WRITTEN EXERCISE: For this exercise, return only the lines from the line containing "const fullShell = addTub();" through the line containing "before = set(bpy.data.objects)", both ends included, exactly as they are.

DATASET CONTENT:

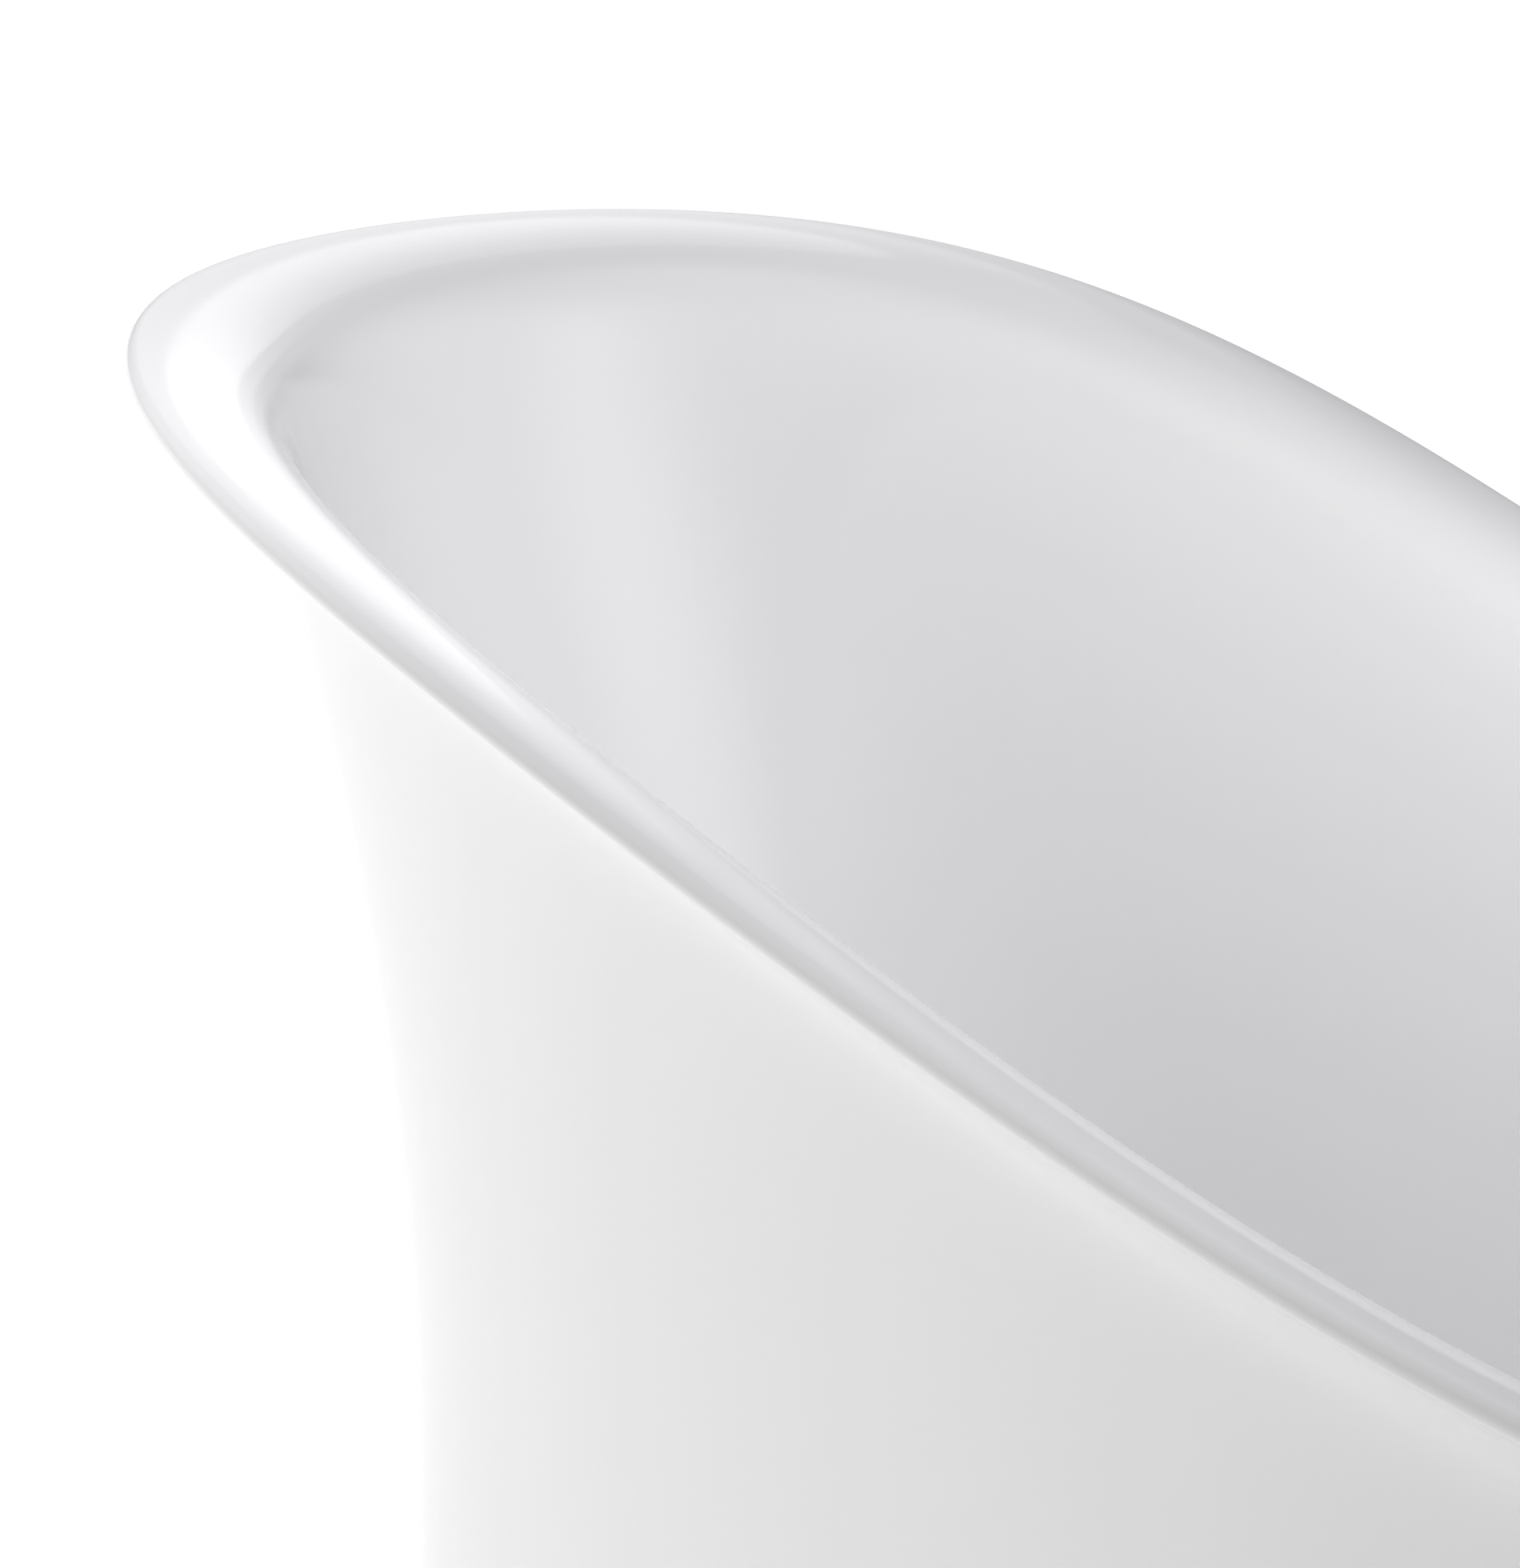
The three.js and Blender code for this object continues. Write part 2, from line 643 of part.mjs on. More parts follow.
/** Chrome trim plate with a shaft hole and a circle of water slots. */
function overflowPlate() {
  const outline = new THREE.Shape().absarc(0, 0, 30, 0, 2 * Math.PI);
  outline.holes.push(new THREE.Path().absarc(0, 0, SHAFT + CLEARANCE, 0, 2 * Math.PI, true));
  const slots = 8;
  for (let i = 0; i < slots; i += 1) {
    const angle = (2 * Math.PI * (i + 0.5)) / slots;
    const slot = new THREE.Path();
    slot.absarc(14.5 * Math.cos(angle), 14.5 * Math.sin(angle), 3.6, 0, 2 * Math.PI, true);
    outline.holes.push(slot);
  }
  const settings = { depth: PLATE_FRONT - PLATE_BACK, bevelEnabled: false, curveSegments: 8 };
  const plate = new THREE.ExtrudeGeometry(outline, settings).translate(0, 0, PLATE_BACK);
  return atOverflow(closedBody(plate));
}

/** Round knob with finger notches, on a shaft that reaches back into the overflow body. */
function overflowKnob() {
  const face = new THREE.Shape();
  const notches = 6;
  const steps = 48;
  for (let i = 0; i <= steps; i += 1) {
    const angle = (2 * Math.PI * i) / steps;
    const radius = 25 - 1.6 * Math.max(0, Math.cos(notches * angle)) ** 3;
    if (i === 0) face.moveTo(radius, 0);
    else face.lineTo(radius * Math.cos(angle), radius * Math.sin(angle));
  }
  const settings = {
    depth: 10,
    bevelEnabled: true,
    bevelThickness: 2,
    bevelSize: 2,
    bevelOffset: -2,
    bevelSegments: 2,
  };
  const head = closedBody(new THREE.ExtrudeGeometry(face, settings).translate(0, 0, 17));
  return atOverflow(join([head, rod(11, PLATE_FRONT + 1, 16), rod(SHAFT, -28, 16)]));
}

function overflowBody() {
  const flange = GASKET_BACK - GAP;
  const cup = turned([
    [20, flange],
    [27, flange],
    [27, flange - 3],
    [23, flange - 3],
    [23, BODY_BACK],
    [0, BODY_BACK],
    [0, BODY_BACK + 3],
    [20, BODY_BACK + 3],
  ]);
  const spigot = ring(HOSE_BORE, HOSE_RADIUS, 21, -SPIGOT_END);
  spigot.rotateY(-Math.PI / 2).translate(0, 0, SPIGOT_DEPTH);
  const port = rod(HOSE_BORE, 12, 24);
  port.rotateY(-Math.PI / 2).translate(0, 0, SPIGOT_DEPTH);
  return atOverflow(cut(join([cup, spigot]), [port]));
}

/** Route of the overflow hose, between the foot-end wall and the skirt, as [x, z] from the top. */
const HOSE_ROUTE = [
  [691, 400],
  [673, 350],
  [656, 300],
  [641, 250],
  [630, 200],
  [616, 140],
  [582, 86],
  [520, HOSE_PORT_HEIGHT],
  [450, HOSE_PORT_HEIGHT],
];

function overflowHose() {
  const joint = SPIGOT_END - 2 * GAP;
  const top = [joint, joint - 12].map((along) => (
    new THREE.Vector3(along, 0, SPIGOT_DEPTH).applyMatrix4(overflowTurn)));
  const finish = new THREE.Vector3(WASTE_X + WASTE_RADIUS + 14 + GAP, 0, HOSE_PORT_HEIGHT);
  const middle = HOSE_ROUTE.map(([x, z]) => new THREE.Vector3(x, 0, z));
  return tubeAlong([...top, ...middle, finish], HOSE_RADIUS, HOSE_BORE, 26, 5);
}

/** Cable that carries the knob's turn to the waste, clipped beside the hose. */
function controlCable() {
  const side = 17;
  const start = new THREE.Vector3(-17.5, side, SPIGOT_DEPTH).applyMatrix4(overflowTurn);
  const middle = HOSE_ROUTE.map(([x, z]) => new THREE.Vector3(x, side, z));
  const finish = new THREE.Vector3(WASTE_X + WASTE_RADIUS - 2, side, HOSE_PORT_HEIGHT + 6);
  return tubeAlong([start, ...middle, finish], 2.5, 0, 28, 3);
}

/** Ring nut round a hose joint, made about +Z and centred on it. */
const hoseNut = () => ring(HOSE_RADIUS + CLEARANCE, HOSE_RADIUS + 3.4, -7, 7, 16);

function addOverflow(shell) {
  const front = atOverflow(ring(OVERFLOW_HOLE, 27, -0.5, PLATE_BACK - GAP));
  const rear = atOverflow(ring(OVERFLOW_HOLE, 27, GASKET_BACK, -2));
  addPiece('overflow_gasket_front', cut(front, [shiftedShell(shell, GAP)]), rubber());
  addPiece('overflow_gasket_rear', cut(rear, [shiftedShell(shell, -GAP)]), rubber());
  addPiece('overflow_plate', overflowPlate(), chrome());
  addPiece('overflow_knob', overflowKnob(), chrome());
  addPiece('overflow_body', overflowBody(), pipePlastic());
  addPiece('overflow_hose', overflowHose(), pipePlastic());
  const upper = hoseNut().rotateY(-Math.PI / 2).translate(SPIGOT_END + 2, 0, SPIGOT_DEPTH);
  addPiece('hose_nut_upper', atOverflow(upper), pipePlastic());
  const lowerX = WASTE_X + WASTE_RADIUS + 12;
  const lower = hoseNut().rotateY(Math.PI / 2).translate(lowerX, 0, HOSE_PORT_HEIGHT);
  addPiece('hose_nut_lower', lower, pipePlastic());
  addPiece('control_cable', controlCable(), rubber());
}

const fullShell = addTub();
addFrame();
addFeet();
addWaste();
addOverflow(fullShell);

export default bathtub;
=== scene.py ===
"""Freestanding slipper bathtub: fine surfaces, materials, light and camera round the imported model.

Metres, +Z up, the CAD model's own frame: the raised backrest end is at -X, the foot end with the
waste and the overflow at +X.
"""

import math

import bmesh
import bpy
import numpy as np
from mathutils import Matrix, Vector


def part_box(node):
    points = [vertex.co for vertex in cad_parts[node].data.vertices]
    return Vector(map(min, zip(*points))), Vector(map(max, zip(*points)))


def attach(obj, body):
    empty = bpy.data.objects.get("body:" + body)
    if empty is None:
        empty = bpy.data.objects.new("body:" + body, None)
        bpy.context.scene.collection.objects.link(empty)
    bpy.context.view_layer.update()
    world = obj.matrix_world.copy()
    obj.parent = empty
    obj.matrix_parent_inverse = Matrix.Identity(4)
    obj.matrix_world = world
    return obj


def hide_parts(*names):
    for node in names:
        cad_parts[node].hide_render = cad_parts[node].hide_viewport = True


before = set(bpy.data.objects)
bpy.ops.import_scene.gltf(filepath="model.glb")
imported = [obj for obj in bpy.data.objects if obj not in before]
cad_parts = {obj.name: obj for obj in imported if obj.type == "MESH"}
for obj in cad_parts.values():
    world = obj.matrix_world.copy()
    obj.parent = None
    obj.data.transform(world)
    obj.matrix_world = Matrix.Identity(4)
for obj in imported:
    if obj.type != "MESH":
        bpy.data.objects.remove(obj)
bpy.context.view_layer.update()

# ---- The tub's driving dimensions, in metres ------------------------------------------------------

HALF_LENGTH = 0.882
HALF_WIDTH = 0.337
EGG_SHIFT = 0.194
EGG_FULLNESS = 0.327
RIM_HIGH = 0.792
RIM_LOW = 0.575
RIM_SWEEP = 2.1 * HALF_LENGTH
RIM_START_SLOPE = 0.08
LIP_RADIUS = 0.007
SKIRT_FLARE = (0.076, 0.033)
SKIRT_FLARE_DEPTH = 0.0245
SKIRT_SWEEP = (0.139, 0.061)
WAIST_HEIGHT = 0.132
SKIRT_FOOT = 0.003
SKIRT_THICKNESS = 0.004
FLOOR_TOP = 0.150
SHELL_THICKNESS = 0.005
BASIN_FLARE_BACK, BASIN_FLARE_FOOT, BASIN_FLARE_SIDE = 0.105, 0.145, 0.060
FLARE_DEPTH_END, FLARE_DEPTH_SIDE = 0.031, 0.048
BASIN_RUN_BACK, BASIN_RUN_FOOT, BASIN_RUN_SIDE = 0.366, 0.215, 0.090
WALL_POWER = 1.6
DRAIN_HOLE = 0.026
OVERFLOW_HOLE = 0.020
WASTE_X = 0.330
OVERFLOW_DEPTH = 0.088
SPIGOT_DEPTH = -0.022
HOSE_PORT = 0.066
HOSE_ROUTE = [
    (0.691, 0.400), (0.673, 0.350), (0.656, 0.300), (0.641, 0.250), (0.630, 0.200),
    (0.616, 0.140), (0.582, 0.086), (0.520, 0.066), (0.450, 0.066),
]
PLAN_STEPS = 320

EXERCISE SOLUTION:
const fullShell = addTub();
addFrame();
addFeet();
addWaste();
addOverflow(fullShell);

export default bathtub;
=== scene.py ===
"""Freestanding slipper bathtub: fine surfaces, materials, light and camera round the imported model.

Metres, +Z up, the CAD model's own frame: the raised backrest end is at -X, the foot end with the
waste and the overflow at +X.
"""

import math

import bmesh
import bpy
import numpy as np
from mathutils import Matrix, Vector


def part_box(node):
    points = [vertex.co for vertex in cad_parts[node].data.vertices]
    return Vector(map(min, zip(*points))), Vector(map(max, zip(*points)))


def attach(obj, body):
    empty = bpy.data.objects.get("body:" + body)
    if empty is None:
        empty = bpy.data.objects.new("body:" + body, None)
        bpy.context.scene.collection.objects.link(empty)
    bpy.context.view_layer.update()
    world = obj.matrix_world.copy()
    obj.parent = empty
    obj.matrix_parent_inverse = Matrix.Identity(4)
    obj.matrix_world = world
    return obj


def hide_parts(*names):
    for node in names:
        cad_parts[node].hide_render = cad_parts[node].hide_viewport = True


before = set(bpy.data.objects)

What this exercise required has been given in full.